What is required: Print all records exactly, leaving nothing out.

_ _ _ _

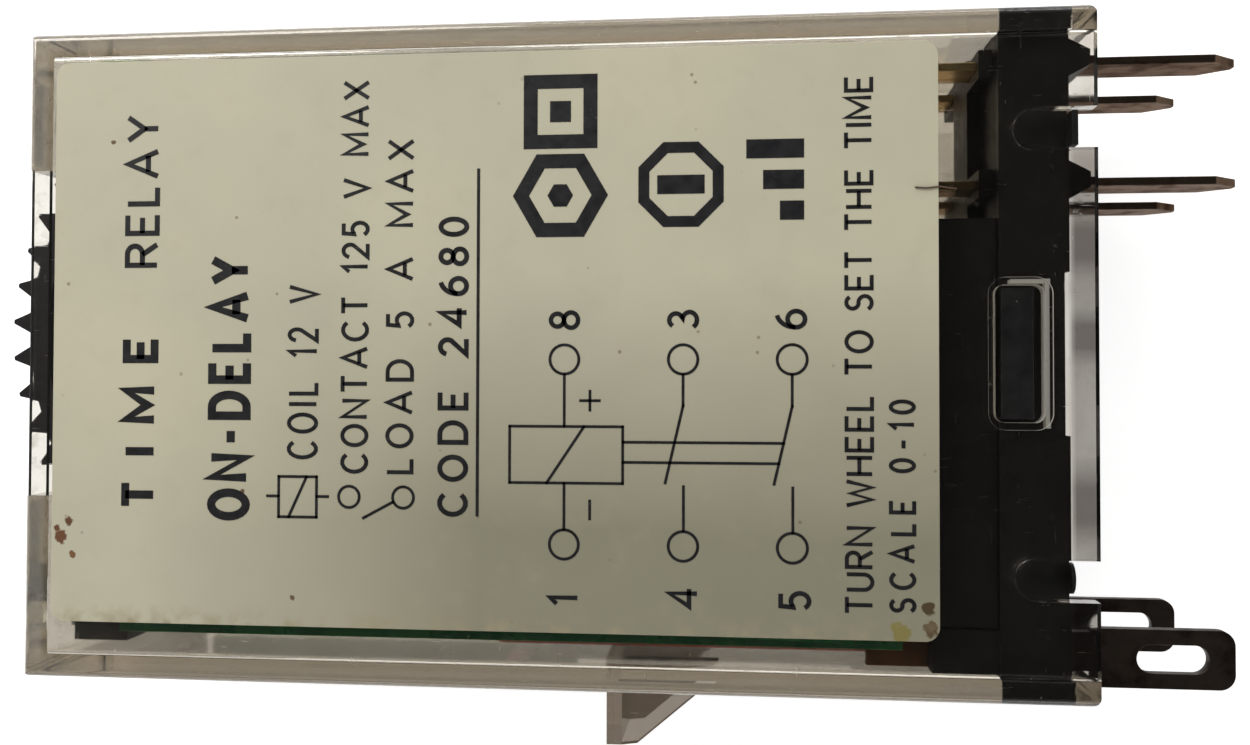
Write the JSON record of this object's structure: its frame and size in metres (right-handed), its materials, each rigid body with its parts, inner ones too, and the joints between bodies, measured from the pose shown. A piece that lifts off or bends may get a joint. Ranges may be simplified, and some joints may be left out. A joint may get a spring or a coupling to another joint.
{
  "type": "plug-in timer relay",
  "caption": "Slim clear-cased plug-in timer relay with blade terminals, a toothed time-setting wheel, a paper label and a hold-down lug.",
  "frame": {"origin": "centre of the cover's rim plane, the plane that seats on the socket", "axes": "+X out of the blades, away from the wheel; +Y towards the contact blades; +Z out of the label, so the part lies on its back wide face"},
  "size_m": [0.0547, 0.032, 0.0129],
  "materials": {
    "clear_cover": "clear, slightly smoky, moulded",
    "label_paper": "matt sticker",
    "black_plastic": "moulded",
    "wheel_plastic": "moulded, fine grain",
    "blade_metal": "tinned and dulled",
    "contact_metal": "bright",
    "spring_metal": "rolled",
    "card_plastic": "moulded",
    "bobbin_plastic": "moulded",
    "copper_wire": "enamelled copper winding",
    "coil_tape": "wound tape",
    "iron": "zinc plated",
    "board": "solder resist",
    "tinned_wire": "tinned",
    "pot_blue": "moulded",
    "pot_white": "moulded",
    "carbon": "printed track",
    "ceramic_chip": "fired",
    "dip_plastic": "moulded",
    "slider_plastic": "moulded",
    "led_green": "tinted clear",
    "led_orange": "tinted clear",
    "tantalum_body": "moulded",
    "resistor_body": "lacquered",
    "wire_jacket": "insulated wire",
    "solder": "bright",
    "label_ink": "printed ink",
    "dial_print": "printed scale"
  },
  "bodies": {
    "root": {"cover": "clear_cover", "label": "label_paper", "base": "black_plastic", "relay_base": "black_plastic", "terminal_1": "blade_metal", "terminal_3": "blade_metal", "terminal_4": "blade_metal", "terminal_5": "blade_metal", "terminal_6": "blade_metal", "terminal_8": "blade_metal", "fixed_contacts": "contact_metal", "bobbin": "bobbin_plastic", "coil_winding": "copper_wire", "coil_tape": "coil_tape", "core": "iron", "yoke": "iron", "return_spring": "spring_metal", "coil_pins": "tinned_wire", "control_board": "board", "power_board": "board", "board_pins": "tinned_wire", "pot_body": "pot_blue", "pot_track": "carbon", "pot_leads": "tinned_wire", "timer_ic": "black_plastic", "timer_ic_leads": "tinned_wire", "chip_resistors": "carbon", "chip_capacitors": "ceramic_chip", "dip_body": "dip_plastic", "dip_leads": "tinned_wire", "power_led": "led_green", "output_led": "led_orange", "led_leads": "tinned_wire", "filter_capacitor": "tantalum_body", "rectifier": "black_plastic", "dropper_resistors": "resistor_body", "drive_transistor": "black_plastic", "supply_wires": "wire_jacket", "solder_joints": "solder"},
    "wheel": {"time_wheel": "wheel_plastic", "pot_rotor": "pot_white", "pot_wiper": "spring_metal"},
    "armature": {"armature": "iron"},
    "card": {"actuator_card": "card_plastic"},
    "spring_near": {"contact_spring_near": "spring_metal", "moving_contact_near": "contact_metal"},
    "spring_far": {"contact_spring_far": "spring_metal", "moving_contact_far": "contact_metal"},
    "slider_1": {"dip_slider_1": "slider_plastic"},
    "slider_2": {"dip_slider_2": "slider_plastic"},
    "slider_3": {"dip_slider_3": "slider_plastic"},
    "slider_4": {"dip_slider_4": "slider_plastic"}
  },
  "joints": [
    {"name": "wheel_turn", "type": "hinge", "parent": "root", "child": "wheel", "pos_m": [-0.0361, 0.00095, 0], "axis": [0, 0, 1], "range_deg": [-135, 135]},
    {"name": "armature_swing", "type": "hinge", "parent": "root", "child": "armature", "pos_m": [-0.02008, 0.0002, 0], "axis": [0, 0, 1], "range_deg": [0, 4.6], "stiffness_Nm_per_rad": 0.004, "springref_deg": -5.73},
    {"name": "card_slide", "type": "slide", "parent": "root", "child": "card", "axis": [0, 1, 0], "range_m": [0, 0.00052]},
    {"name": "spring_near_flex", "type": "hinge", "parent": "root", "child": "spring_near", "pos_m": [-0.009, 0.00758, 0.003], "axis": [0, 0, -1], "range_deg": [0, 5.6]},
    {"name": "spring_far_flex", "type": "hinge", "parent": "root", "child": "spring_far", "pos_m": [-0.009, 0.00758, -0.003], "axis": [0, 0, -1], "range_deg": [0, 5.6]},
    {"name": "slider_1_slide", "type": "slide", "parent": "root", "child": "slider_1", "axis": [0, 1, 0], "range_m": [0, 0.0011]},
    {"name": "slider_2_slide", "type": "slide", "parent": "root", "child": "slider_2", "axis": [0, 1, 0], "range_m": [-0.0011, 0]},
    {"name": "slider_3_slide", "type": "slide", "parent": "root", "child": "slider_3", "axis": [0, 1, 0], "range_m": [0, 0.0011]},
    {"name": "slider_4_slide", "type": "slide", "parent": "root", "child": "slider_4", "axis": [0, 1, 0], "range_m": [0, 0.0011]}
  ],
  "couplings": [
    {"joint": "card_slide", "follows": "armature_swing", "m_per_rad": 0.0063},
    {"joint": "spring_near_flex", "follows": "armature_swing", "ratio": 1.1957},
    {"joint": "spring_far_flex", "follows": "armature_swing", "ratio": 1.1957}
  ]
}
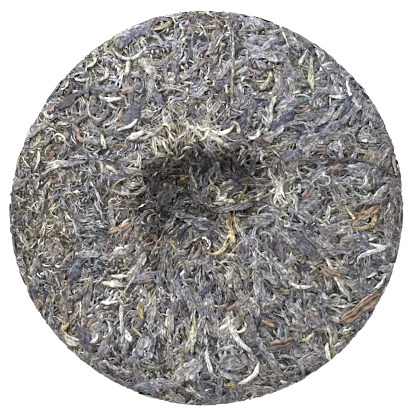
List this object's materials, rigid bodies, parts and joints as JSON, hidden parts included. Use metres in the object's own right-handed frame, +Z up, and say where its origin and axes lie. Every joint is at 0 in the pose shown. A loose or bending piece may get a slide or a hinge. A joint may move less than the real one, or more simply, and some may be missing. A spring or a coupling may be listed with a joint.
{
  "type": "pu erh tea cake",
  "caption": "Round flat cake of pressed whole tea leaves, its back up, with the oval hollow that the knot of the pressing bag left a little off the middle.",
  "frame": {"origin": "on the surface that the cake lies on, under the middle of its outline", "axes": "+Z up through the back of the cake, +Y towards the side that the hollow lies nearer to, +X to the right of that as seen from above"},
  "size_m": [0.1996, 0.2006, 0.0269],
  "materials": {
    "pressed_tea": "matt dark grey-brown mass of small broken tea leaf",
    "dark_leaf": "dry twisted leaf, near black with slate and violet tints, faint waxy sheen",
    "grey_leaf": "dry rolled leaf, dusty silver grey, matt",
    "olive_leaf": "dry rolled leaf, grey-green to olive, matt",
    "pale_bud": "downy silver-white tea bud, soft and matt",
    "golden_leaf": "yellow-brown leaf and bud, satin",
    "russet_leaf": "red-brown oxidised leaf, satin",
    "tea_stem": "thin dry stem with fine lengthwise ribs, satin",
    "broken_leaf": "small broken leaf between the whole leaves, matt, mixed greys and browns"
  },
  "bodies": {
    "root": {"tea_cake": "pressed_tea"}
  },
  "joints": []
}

_ _ _ _

Answer to the problem:
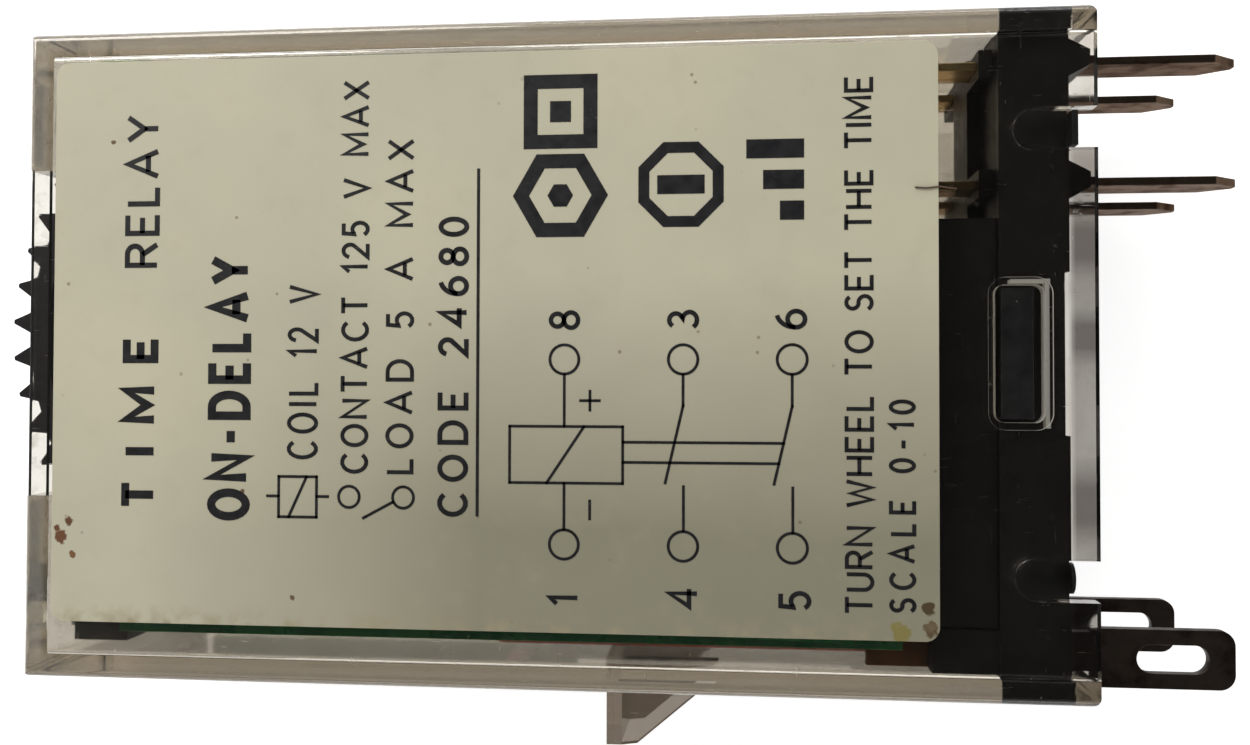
Write the JSON record of this object's structure: its frame and size in metres (right-handed), its materials, each rigid body with its parts, inner ones too, and the joints between bodies, measured from the pose shown. A piece that lifts off or bends may get a joint. Ranges may be simplified, and some joints may be left out. A joint may get a spring or a coupling to another joint.
{
  "type": "plug-in timer relay",
  "caption": "Slim clear-cased plug-in timer relay with blade terminals, a toothed time-setting wheel, a paper label and a hold-down lug.",
  "frame": {"origin": "centre of the cover's rim plane, the plane that seats on the socket", "axes": "+X out of the blades, away from the wheel; +Y towards the contact blades; +Z out of the label, so the part lies on its back wide face"},
  "size_m": [0.0547, 0.032, 0.0129],
  "materials": {
    "clear_cover": "clear, slightly smoky, moulded",
    "label_paper": "matt sticker",
    "black_plastic": "moulded",
    "wheel_plastic": "moulded, fine grain",
    "blade_metal": "tinned and dulled",
    "contact_metal": "bright",
    "spring_metal": "rolled",
    "card_plastic": "moulded",
    "bobbin_plastic": "moulded",
    "copper_wire": "enamelled copper winding",
    "coil_tape": "wound tape",
    "iron": "zinc plated",
    "board": "solder resist",
    "tinned_wire": "tinned",
    "pot_blue": "moulded",
    "pot_white": "moulded",
    "carbon": "printed track",
    "ceramic_chip": "fired",
    "dip_plastic": "moulded",
    "slider_plastic": "moulded",
    "led_green": "tinted clear",
    "led_orange": "tinted clear",
    "tantalum_body": "moulded",
    "resistor_body": "lacquered",
    "wire_jacket": "insulated wire",
    "solder": "bright",
    "label_ink": "printed ink",
    "dial_print": "printed scale"
  },
  "bodies": {
    "root": {"cover": "clear_cover", "label": "label_paper", "base": "black_plastic", "relay_base": "black_plastic", "terminal_1": "blade_metal", "terminal_3": "blade_metal", "terminal_4": "blade_metal", "terminal_5": "blade_metal", "terminal_6": "blade_metal", "terminal_8": "blade_metal", "fixed_contacts": "contact_metal", "bobbin": "bobbin_plastic", "coil_winding": "copper_wire", "coil_tape": "coil_tape", "core": "iron", "yoke": "iron", "return_spring": "spring_metal", "coil_pins": "tinned_wire", "control_board": "board", "power_board": "board", "board_pins": "tinned_wire", "pot_body": "pot_blue", "pot_track": "carbon", "pot_leads": "tinned_wire", "timer_ic": "black_plastic", "timer_ic_leads": "tinned_wire", "chip_resistors": "carbon", "chip_capacitors": "ceramic_chip", "dip_body": "dip_plastic", "dip_leads": "tinned_wire", "power_led": "led_green", "output_led": "led_orange", "led_leads": "tinned_wire", "filter_capacitor": "tantalum_body", "rectifier": "black_plastic", "dropper_resistors": "resistor_body", "drive_transistor": "black_plastic", "supply_wires": "wire_jacket", "solder_joints": "solder"},
    "wheel": {"time_wheel": "wheel_plastic", "pot_rotor": "pot_white", "pot_wiper": "spring_metal"},
    "armature": {"armature": "iron"},
    "card": {"actuator_card": "card_plastic"},
    "spring_near": {"contact_spring_near": "spring_metal", "moving_contact_near": "contact_metal"},
    "spring_far": {"contact_spring_far": "spring_metal", "moving_contact_far": "contact_metal"},
    "slider_1": {"dip_slider_1": "slider_plastic"},
    "slider_2": {"dip_slider_2": "slider_plastic"},
    "slider_3": {"dip_slider_3": "slider_plastic"},
    "slider_4": {"dip_slider_4": "slider_plastic"}
  },
  "joints": [
    {"name": "wheel_turn", "type": "hinge", "parent": "root", "child": "wheel", "pos_m": [-0.0361, 0.00095, 0], "axis": [0, 0, 1], "range_deg": [-135, 135]},
    {"name": "armature_swing", "type": "hinge", "parent": "root", "child": "armature", "pos_m": [-0.02008, 0.0002, 0], "axis": [0, 0, 1], "range_deg": [0, 4.6], "stiffness_Nm_per_rad": 0.004, "springref_deg": -5.73},
    {"name": "card_slide", "type": "slide", "parent": "root", "child": "card", "axis": [0, 1, 0], "range_m": [0, 0.00052]},
    {"name": "spring_near_flex", "type": "hinge", "parent": "root", "child": "spring_near", "pos_m": [-0.009, 0.00758, 0.003], "axis": [0, 0, -1], "range_deg": [0, 5.6]},
    {"name": "spring_far_flex", "type": "hinge", "parent": "root", "child": "spring_far", "pos_m": [-0.009, 0.00758, -0.003], "axis": [0, 0, -1], "range_deg": [0, 5.6]},
    {"name": "slider_1_slide", "type": "slide", "parent": "root", "child": "slider_1", "axis": [0, 1, 0], "range_m": [0, 0.0011]},
    {"name": "slider_2_slide", "type": "slide", "parent": "root", "child": "slider_2", "axis": [0, 1, 0], "range_m": [-0.0011, 0]},
    {"name": "slider_3_slide", "type": "slide", "parent": "root", "child": "slider_3", "axis": [0, 1, 0], "range_m": [0, 0.0011]},
    {"name": "slider_4_slide", "type": "slide", "parent": "root", "child": "slider_4", "axis": [0, 1, 0], "range_m": [0, 0.0011]}
  ],
  "couplings": [
    {"joint": "card_slide", "follows": "armature_swing", "m_per_rad": 0.0063},
    {"joint": "spring_near_flex", "follows": "armature_swing", "ratio": 1.1957},
    {"joint": "spring_far_flex", "follows": "armature_swing", "ratio": 1.1957}
  ]
}
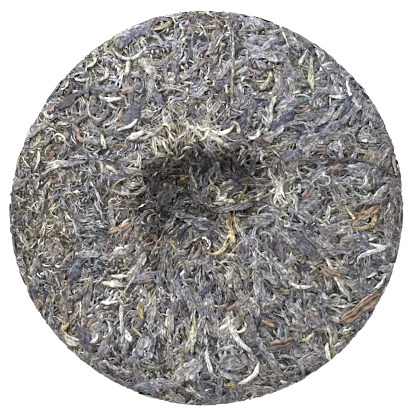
List this object's materials, rigid bodies, parts and joints as JSON, hidden parts included. Use metres in the object's own right-handed frame, +Z up, and say where its origin and axes lie. Every joint is at 0 in the pose shown. A loose or bending piece may get a slide or a hinge. A joint may move less than the real one, or more simply, and some may be missing. A spring or a coupling may be listed with a joint.
{
  "type": "pu erh tea cake",
  "caption": "Round flat cake of pressed whole tea leaves, its back up, with the oval hollow that the knot of the pressing bag left a little off the middle.",
  "frame": {"origin": "on the surface that the cake lies on, under the middle of its outline", "axes": "+Z up through the back of the cake, +Y towards the side that the hollow lies nearer to, +X to the right of that as seen from above"},
  "size_m": [0.1996, 0.2006, 0.0269],
  "materials": {
    "pressed_tea": "matt dark grey-brown mass of small broken tea leaf",
    "dark_leaf": "dry twisted leaf, near black with slate and violet tints, faint waxy sheen",
    "grey_leaf": "dry rolled leaf, dusty silver grey, matt",
    "olive_leaf": "dry rolled leaf, grey-green to olive, matt",
    "pale_bud": "downy silver-white tea bud, soft and matt",
    "golden_leaf": "yellow-brown leaf and bud, satin",
    "russet_leaf": "red-brown oxidised leaf, satin",
    "tea_stem": "thin dry stem with fine lengthwise ribs, satin",
    "broken_leaf": "small broken leaf between the whole leaves, matt, mixed greys and browns"
  },
  "bodies": {
    "root": {"tea_cake": "pressed_tea"}
  },
  "joints": []
}